— START Supplied data —

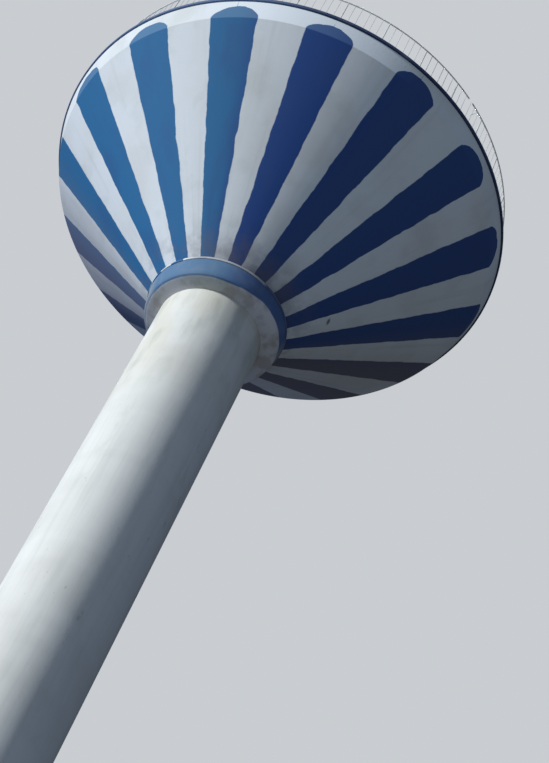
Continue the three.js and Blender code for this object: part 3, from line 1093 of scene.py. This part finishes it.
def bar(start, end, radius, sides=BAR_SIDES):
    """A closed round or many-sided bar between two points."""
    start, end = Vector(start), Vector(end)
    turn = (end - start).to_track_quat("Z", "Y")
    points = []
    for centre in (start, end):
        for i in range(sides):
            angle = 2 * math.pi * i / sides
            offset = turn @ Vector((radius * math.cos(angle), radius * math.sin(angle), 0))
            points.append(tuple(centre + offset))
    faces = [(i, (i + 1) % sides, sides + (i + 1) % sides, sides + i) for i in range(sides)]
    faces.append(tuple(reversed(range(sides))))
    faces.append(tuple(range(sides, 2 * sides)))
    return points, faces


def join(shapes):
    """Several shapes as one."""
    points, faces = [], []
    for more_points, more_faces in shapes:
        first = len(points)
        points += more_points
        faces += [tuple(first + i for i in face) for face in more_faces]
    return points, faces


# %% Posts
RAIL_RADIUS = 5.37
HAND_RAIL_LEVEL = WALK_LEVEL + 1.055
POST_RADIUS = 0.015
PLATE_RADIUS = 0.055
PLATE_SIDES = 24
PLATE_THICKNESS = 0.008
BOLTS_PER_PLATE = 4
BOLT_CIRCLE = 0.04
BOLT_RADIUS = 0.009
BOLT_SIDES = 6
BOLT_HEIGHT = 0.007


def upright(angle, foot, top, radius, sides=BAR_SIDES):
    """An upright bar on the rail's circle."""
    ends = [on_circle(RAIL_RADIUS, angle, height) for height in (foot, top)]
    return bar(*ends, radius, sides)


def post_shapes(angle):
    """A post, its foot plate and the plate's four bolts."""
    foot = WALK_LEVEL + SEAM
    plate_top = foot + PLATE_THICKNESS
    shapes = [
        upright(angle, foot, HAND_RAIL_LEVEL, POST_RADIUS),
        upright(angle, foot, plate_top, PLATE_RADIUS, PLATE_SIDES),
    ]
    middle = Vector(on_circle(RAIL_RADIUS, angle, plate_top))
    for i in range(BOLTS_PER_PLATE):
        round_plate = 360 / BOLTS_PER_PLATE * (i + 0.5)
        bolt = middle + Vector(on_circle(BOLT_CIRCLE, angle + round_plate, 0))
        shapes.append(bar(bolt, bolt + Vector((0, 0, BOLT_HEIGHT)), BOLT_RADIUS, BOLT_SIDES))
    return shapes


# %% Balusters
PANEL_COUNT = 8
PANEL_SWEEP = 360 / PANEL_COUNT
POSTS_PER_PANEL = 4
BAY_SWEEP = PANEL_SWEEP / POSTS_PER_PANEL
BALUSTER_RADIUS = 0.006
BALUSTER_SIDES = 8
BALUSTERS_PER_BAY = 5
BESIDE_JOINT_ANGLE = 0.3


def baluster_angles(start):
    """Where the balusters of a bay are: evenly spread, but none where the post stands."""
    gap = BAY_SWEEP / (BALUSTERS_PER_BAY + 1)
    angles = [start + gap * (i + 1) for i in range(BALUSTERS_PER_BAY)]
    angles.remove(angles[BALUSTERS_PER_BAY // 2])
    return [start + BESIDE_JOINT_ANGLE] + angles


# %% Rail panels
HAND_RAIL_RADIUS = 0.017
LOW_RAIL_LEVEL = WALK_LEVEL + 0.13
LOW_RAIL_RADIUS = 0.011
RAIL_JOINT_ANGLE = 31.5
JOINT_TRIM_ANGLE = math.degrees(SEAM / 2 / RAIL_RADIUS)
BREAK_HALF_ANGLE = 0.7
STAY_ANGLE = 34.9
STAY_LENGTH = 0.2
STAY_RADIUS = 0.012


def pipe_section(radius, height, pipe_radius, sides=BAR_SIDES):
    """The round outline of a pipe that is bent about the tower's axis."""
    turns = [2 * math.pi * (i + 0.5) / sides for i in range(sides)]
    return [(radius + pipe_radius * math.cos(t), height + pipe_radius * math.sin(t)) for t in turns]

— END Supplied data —

**Written task:** Print, unaltered, every line from the beginning of the material down to the line with "return bar(*ends, radius, sides)".

**Final result:**
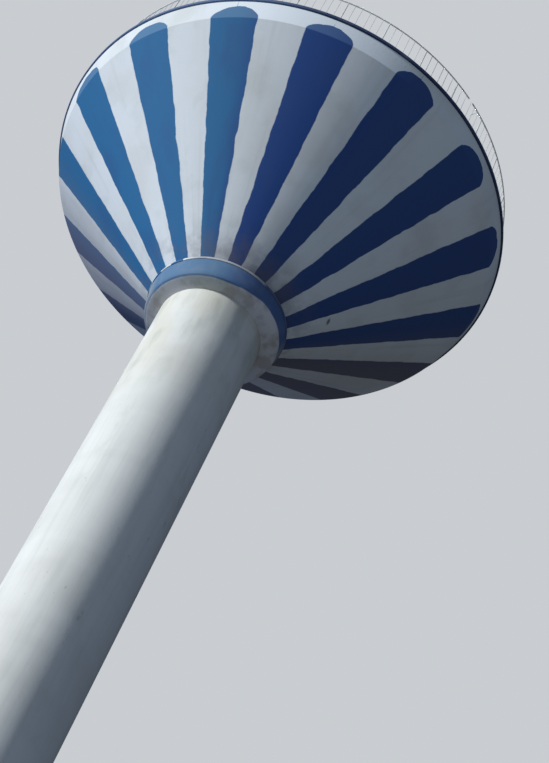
Continue the three.js and Blender code for this object: part 3, from line 1093 of scene.py. This part finishes it.
def bar(start, end, radius, sides=BAR_SIDES):
    """A closed round or many-sided bar between two points."""
    start, end = Vector(start), Vector(end)
    turn = (end - start).to_track_quat("Z", "Y")
    points = []
    for centre in (start, end):
        for i in range(sides):
            angle = 2 * math.pi * i / sides
            offset = turn @ Vector((radius * math.cos(angle), radius * math.sin(angle), 0))
            points.append(tuple(centre + offset))
    faces = [(i, (i + 1) % sides, sides + (i + 1) % sides, sides + i) for i in range(sides)]
    faces.append(tuple(reversed(range(sides))))
    faces.append(tuple(range(sides, 2 * sides)))
    return points, faces


def join(shapes):
    """Several shapes as one."""
    points, faces = [], []
    for more_points, more_faces in shapes:
        first = len(points)
        points += more_points
        faces += [tuple(first + i for i in face) for face in more_faces]
    return points, faces


# %% Posts
RAIL_RADIUS = 5.37
HAND_RAIL_LEVEL = WALK_LEVEL + 1.055
POST_RADIUS = 0.015
PLATE_RADIUS = 0.055
PLATE_SIDES = 24
PLATE_THICKNESS = 0.008
BOLTS_PER_PLATE = 4
BOLT_CIRCLE = 0.04
BOLT_RADIUS = 0.009
BOLT_SIDES = 6
BOLT_HEIGHT = 0.007


def upright(angle, foot, top, radius, sides=BAR_SIDES):
    """An upright bar on the rail's circle."""
    ends = [on_circle(RAIL_RADIUS, angle, height) for height in (foot, top)]
    return bar(*ends, radius, sides)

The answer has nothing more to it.